### EXERCISE
Output the material below in its entirety, exactly as given.

(Stored dataset items)

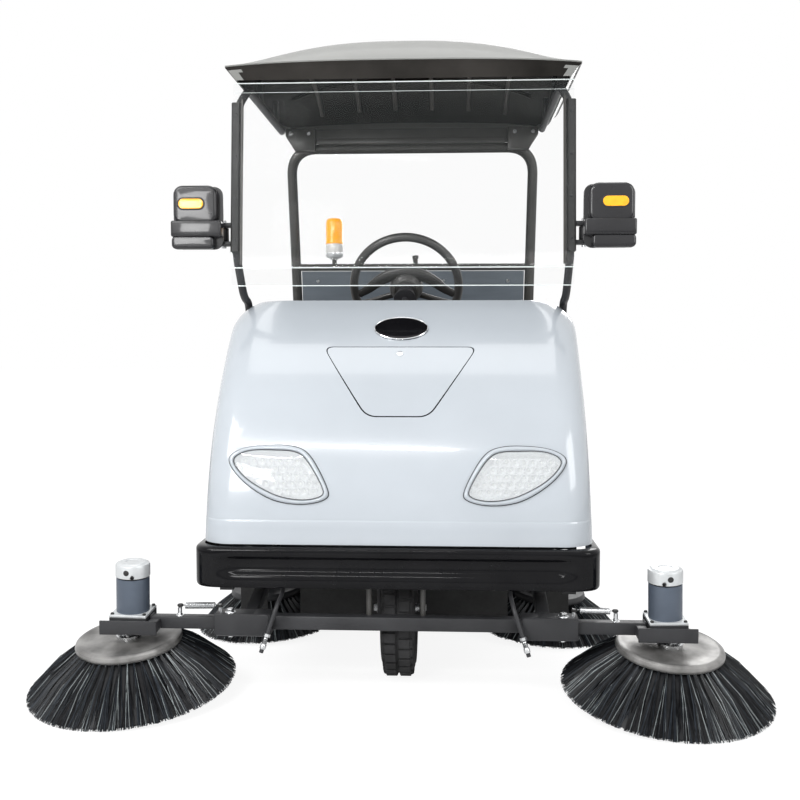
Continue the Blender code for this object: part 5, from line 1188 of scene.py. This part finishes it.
def make_roller():
    keep("roller_cover", FRAME)
    strips = [box((-0.3095 + 0.0688 * k, 0.2076, 0.0145), (-0.2422 + 0.0688 * k, 0.2093, 0.2995), 0.0006, 1)
        for k in range(9)]
    # Painted shade: the sheet across at y -0.2665 and the two at the sides are black rubber hung where the
    # machine's shaded underbody shows between the bumper and the cross tube.
    strips += [box((-0.335, -0.2665, 0.118), (0.335, -0.2635, 0.404), 0.0008, 1)]
    strips += [box((min(s * 0.44, s * 0.528), -0.2775, 0.13), (max(s * 0.44, s * 0.528), -0.2745, 0.439),
        0.0008, 1) for s in (1, -1)]
    piece("rubber_skirts_and_shade_sheets", "chassis", RUBBER, strips)
    place = frame_to(ROLLER, (1, 0, 0))
    drum = lathe([(0, -0.326), (0.106, -0.326), (0.108, -0.324), (0.108, 0.324), (0.106, 0.326), (0, 0.326)],
        ROLLER, (1, 0, 0), 48)
    shaft = use(rod((-0.3635, ROLLER.y, ROLLER.z), (0.3635, ROLLER.y, ROLLER.z), 0.0148), 3)
    hairs = bmesh.new()
    for row in range(9):
        for i in range(230):
            h = -0.322 + 0.644 * (i + RNG.random()) / 230
            swing = 1 if h < 0 else -1
            a = math.tau * row / 9 + swing * 1.2 * h + RNG.gauss(0, 0.045)
            lean = RNG.gauss(0, 0.03)
            rings = []
            for r, turn, thick in ((0.105, a, 0.0016), (RNG.uniform(0.1355, 0.1388), a + lean, 0.001)):
                here = Vector((r * math.cos(turn), r * math.sin(turn), h + lean * 0.04))
                side = Vector((-math.sin(turn), math.cos(turn), 0)) * thick
                rings.append([hairs.verts.new(place @ (here + p)) for p in (side, Vector((0, 0, thick)),
                    -side)])
            look = 1 if RNG.random() < 0.3 else 0
            for j in range(3):
                hairs.faces.new((rings[0][j], rings[0][(j + 1) % 3], rings[1][(j + 1) % 3],
                    rings[1][j])).material_index = look
            hairs.faces.new(rings[1]).material_index = look
    piece("roller_bristles", "main_roller_brush", [HAIR_DARK, HAIR_BLUE, HAIR_PALE, ZINC],
        [drum, hairs, shaft], "main_roller_brush")


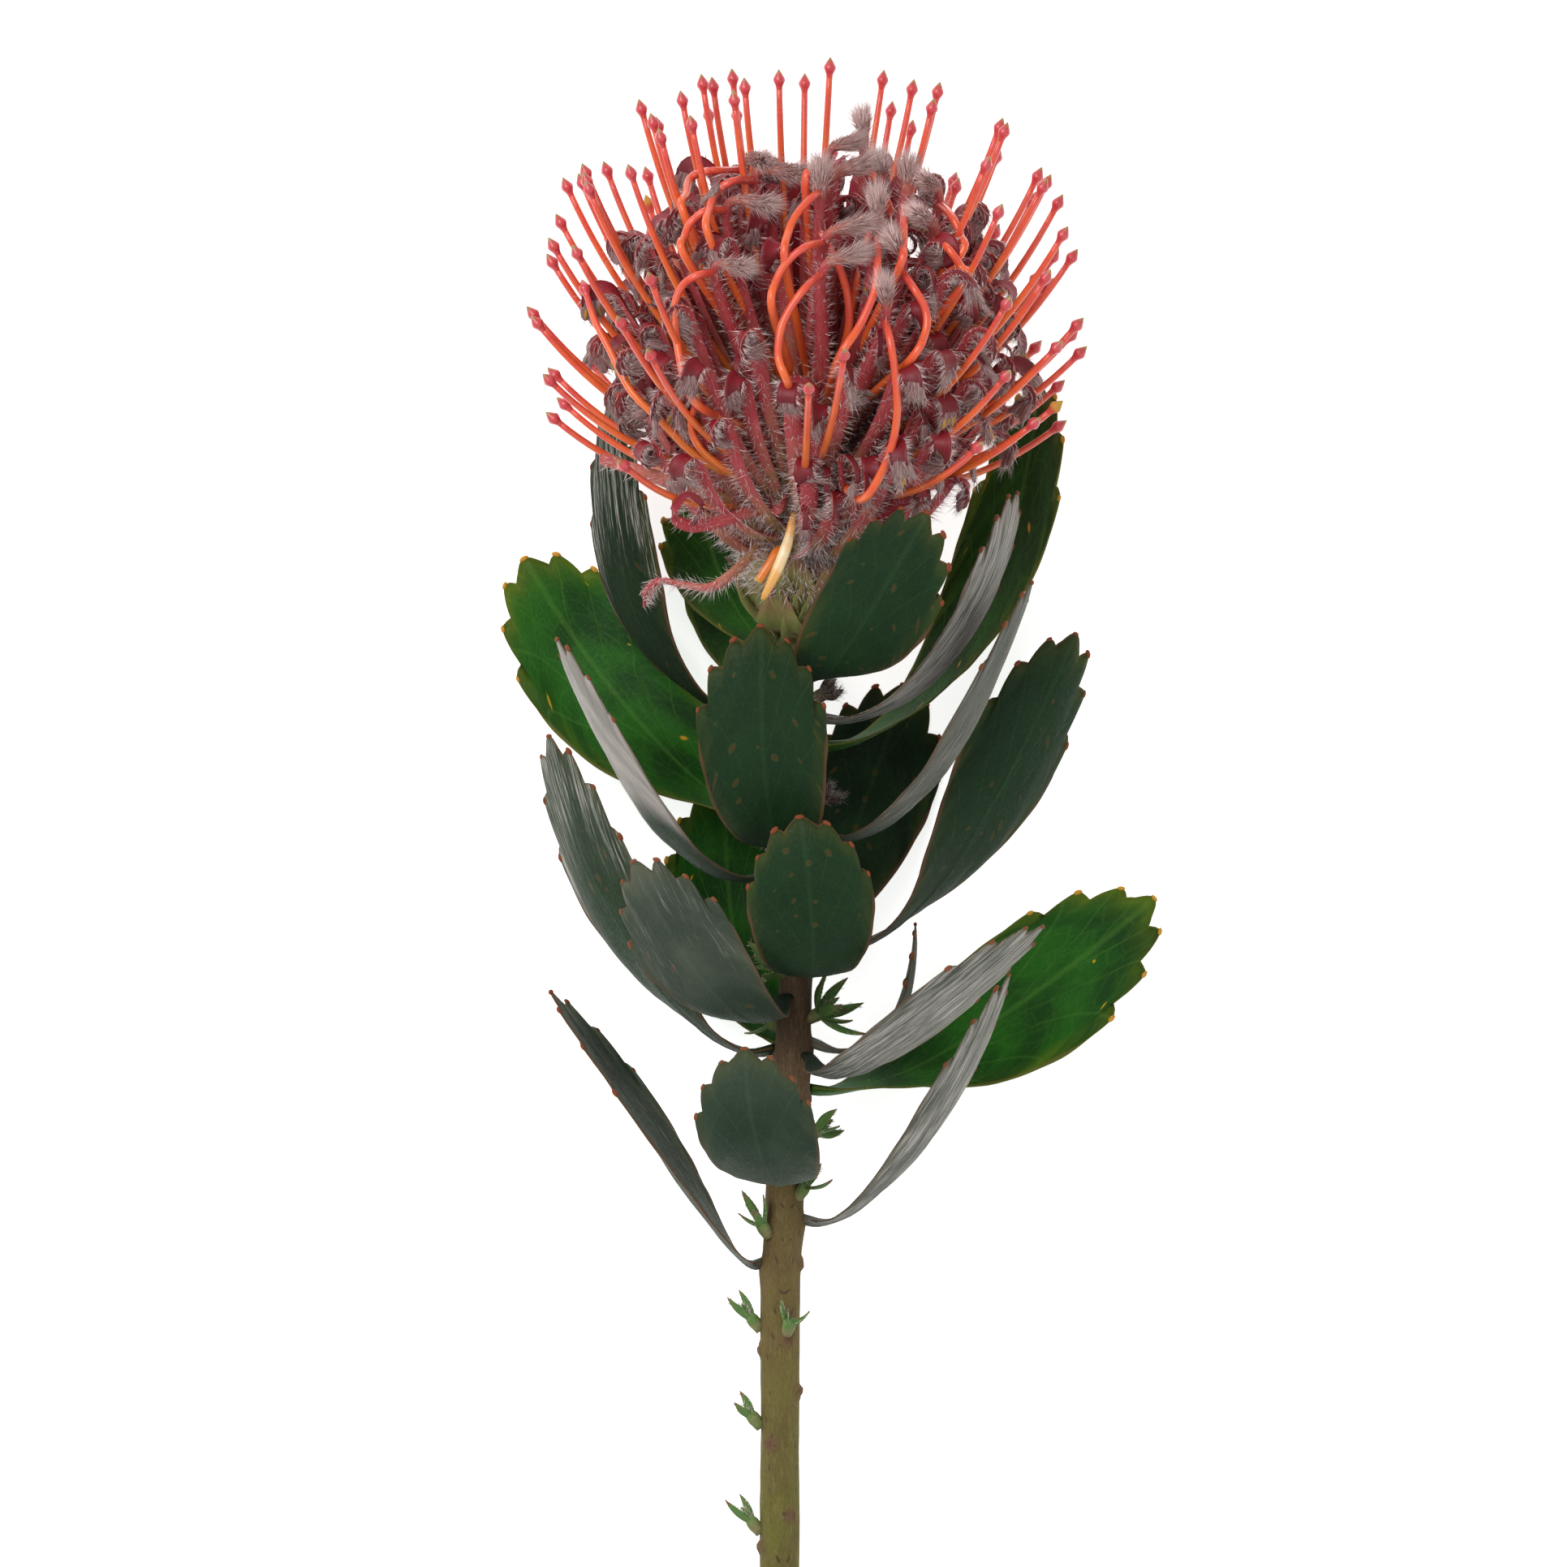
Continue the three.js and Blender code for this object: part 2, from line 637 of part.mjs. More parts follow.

### SOLUTION
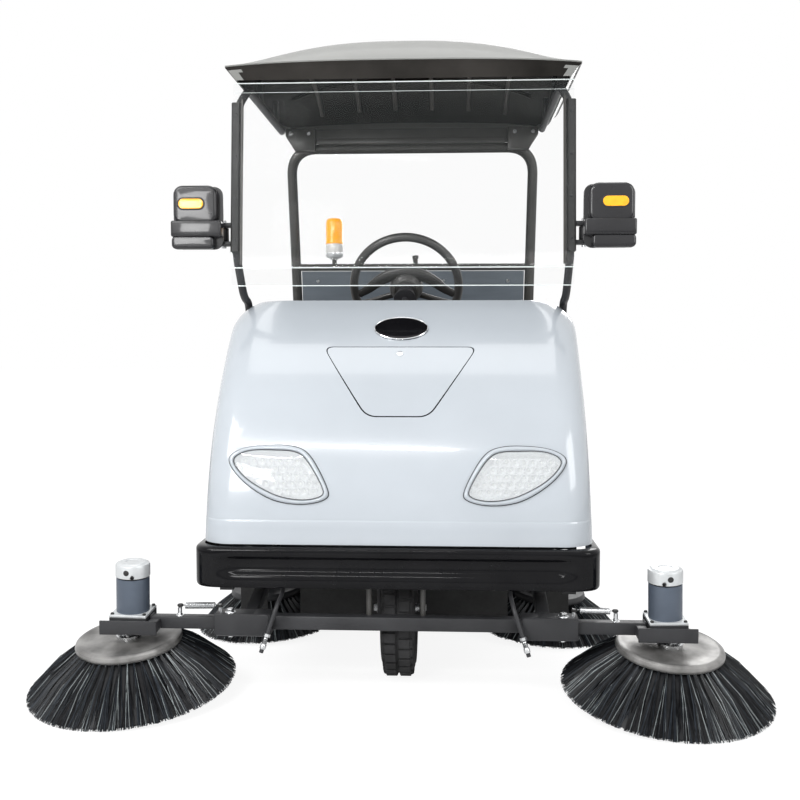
Continue the Blender code for this object: part 5, from line 1188 of scene.py. This part finishes it.
def make_roller():
    keep("roller_cover", FRAME)
    strips = [box((-0.3095 + 0.0688 * k, 0.2076, 0.0145), (-0.2422 + 0.0688 * k, 0.2093, 0.2995), 0.0006, 1)
        for k in range(9)]
    # Painted shade: the sheet across at y -0.2665 and the two at the sides are black rubber hung where the
    # machine's shaded underbody shows between the bumper and the cross tube.
    strips += [box((-0.335, -0.2665, 0.118), (0.335, -0.2635, 0.404), 0.0008, 1)]
    strips += [box((min(s * 0.44, s * 0.528), -0.2775, 0.13), (max(s * 0.44, s * 0.528), -0.2745, 0.439),
        0.0008, 1) for s in (1, -1)]
    piece("rubber_skirts_and_shade_sheets", "chassis", RUBBER, strips)
    place = frame_to(ROLLER, (1, 0, 0))
    drum = lathe([(0, -0.326), (0.106, -0.326), (0.108, -0.324), (0.108, 0.324), (0.106, 0.326), (0, 0.326)],
        ROLLER, (1, 0, 0), 48)
    shaft = use(rod((-0.3635, ROLLER.y, ROLLER.z), (0.3635, ROLLER.y, ROLLER.z), 0.0148), 3)
    hairs = bmesh.new()
    for row in range(9):
        for i in range(230):
            h = -0.322 + 0.644 * (i + RNG.random()) / 230
            swing = 1 if h < 0 else -1
            a = math.tau * row / 9 + swing * 1.2 * h + RNG.gauss(0, 0.045)
            lean = RNG.gauss(0, 0.03)
            rings = []
            for r, turn, thick in ((0.105, a, 0.0016), (RNG.uniform(0.1355, 0.1388), a + lean, 0.001)):
                here = Vector((r * math.cos(turn), r * math.sin(turn), h + lean * 0.04))
                side = Vector((-math.sin(turn), math.cos(turn), 0)) * thick
                rings.append([hairs.verts.new(place @ (here + p)) for p in (side, Vector((0, 0, thick)),
                    -side)])
            look = 1 if RNG.random() < 0.3 else 0
            for j in range(3):
                hairs.faces.new((rings[0][j], rings[0][(j + 1) % 3], rings[1][(j + 1) % 3],
                    rings[1][j])).material_index = look
            hairs.faces.new(rings[1]).material_index = look
    piece("roller_bristles", "main_roller_brush", [HAIR_DARK, HAIR_BLUE, HAIR_PALE, ZINC],
        [drum, hairs, shaft], "main_roller_brush")


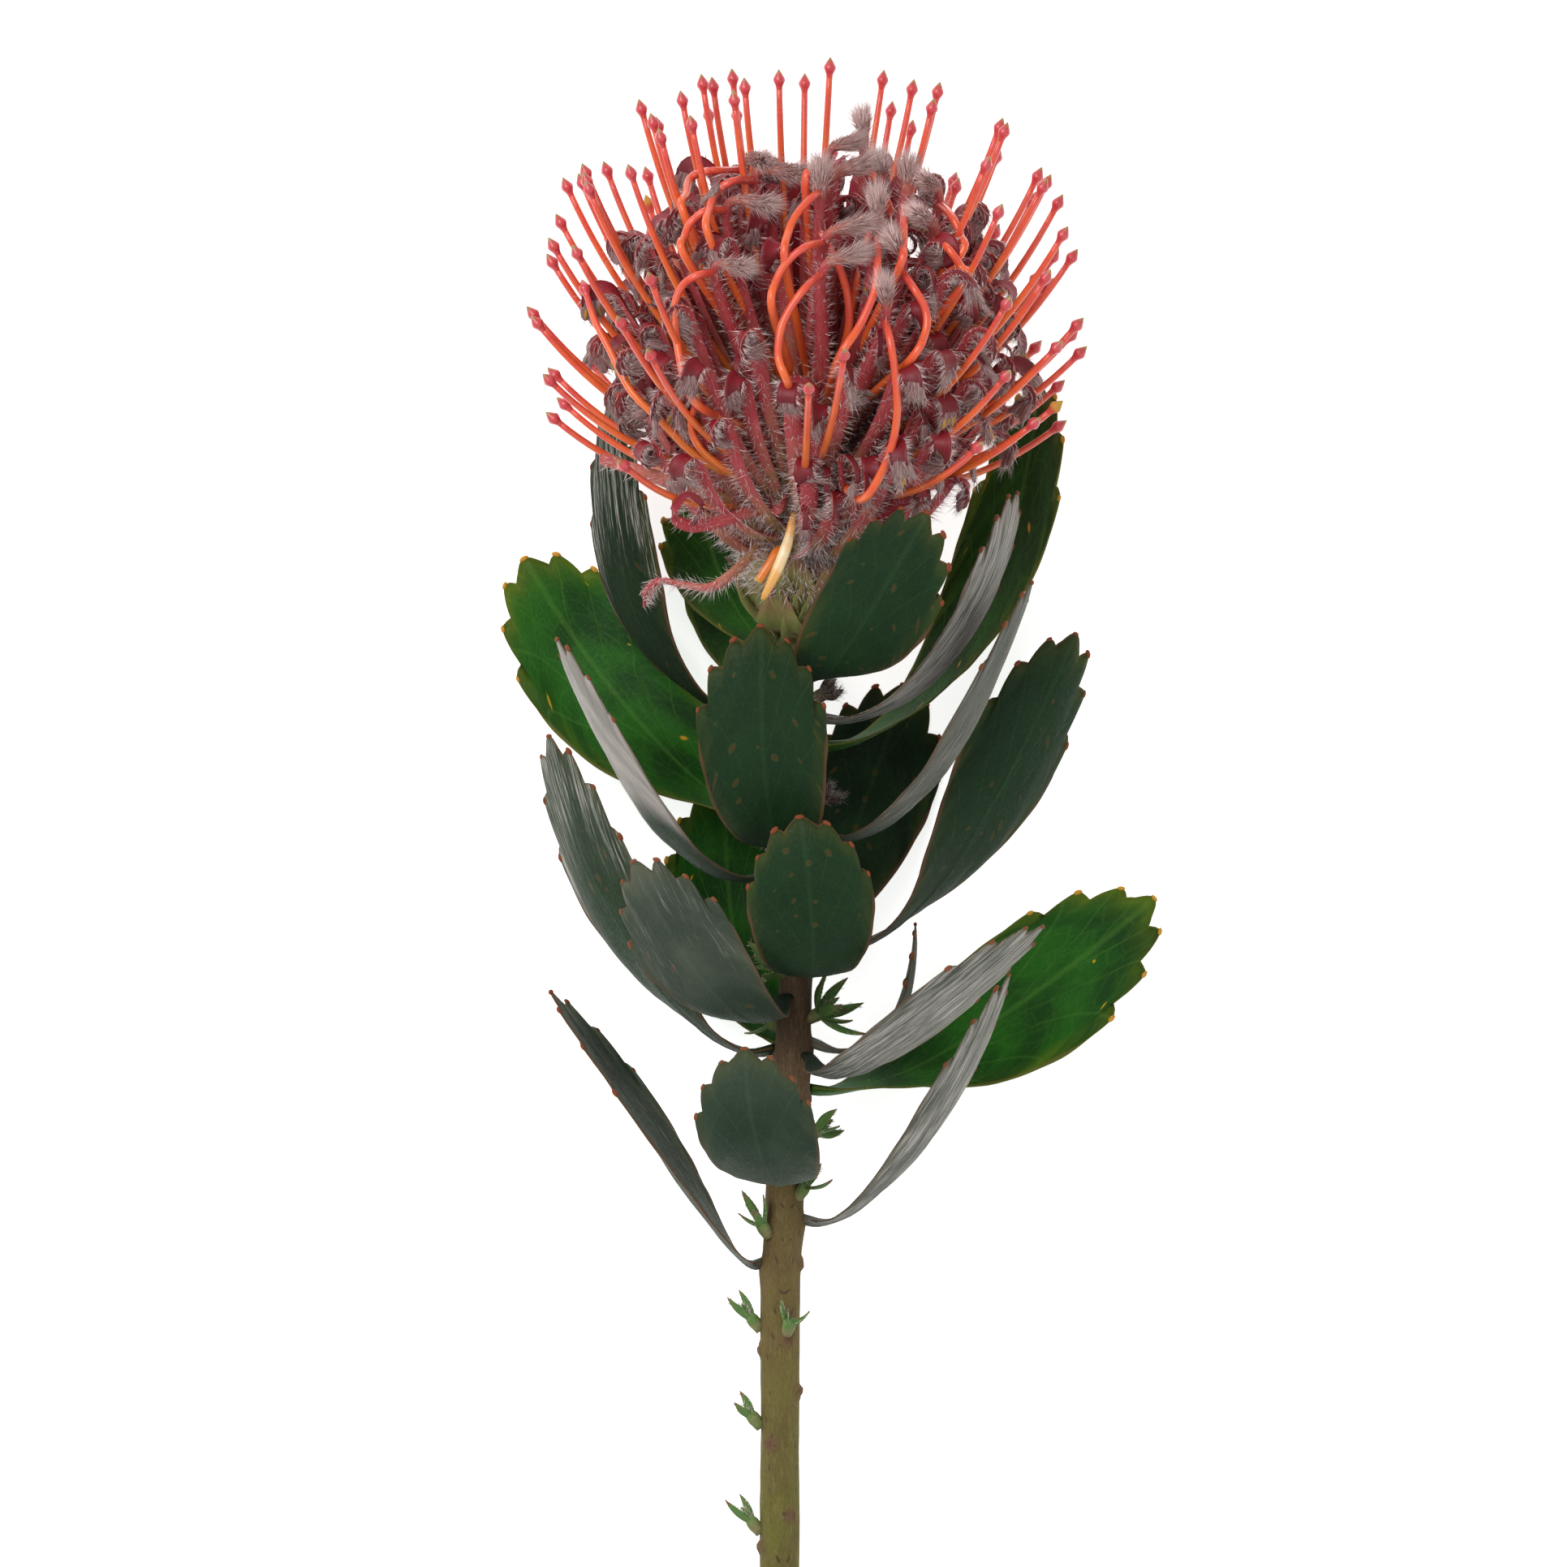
Continue the three.js and Blender code for this object: part 2, from line 637 of part.mjs. More parts follow.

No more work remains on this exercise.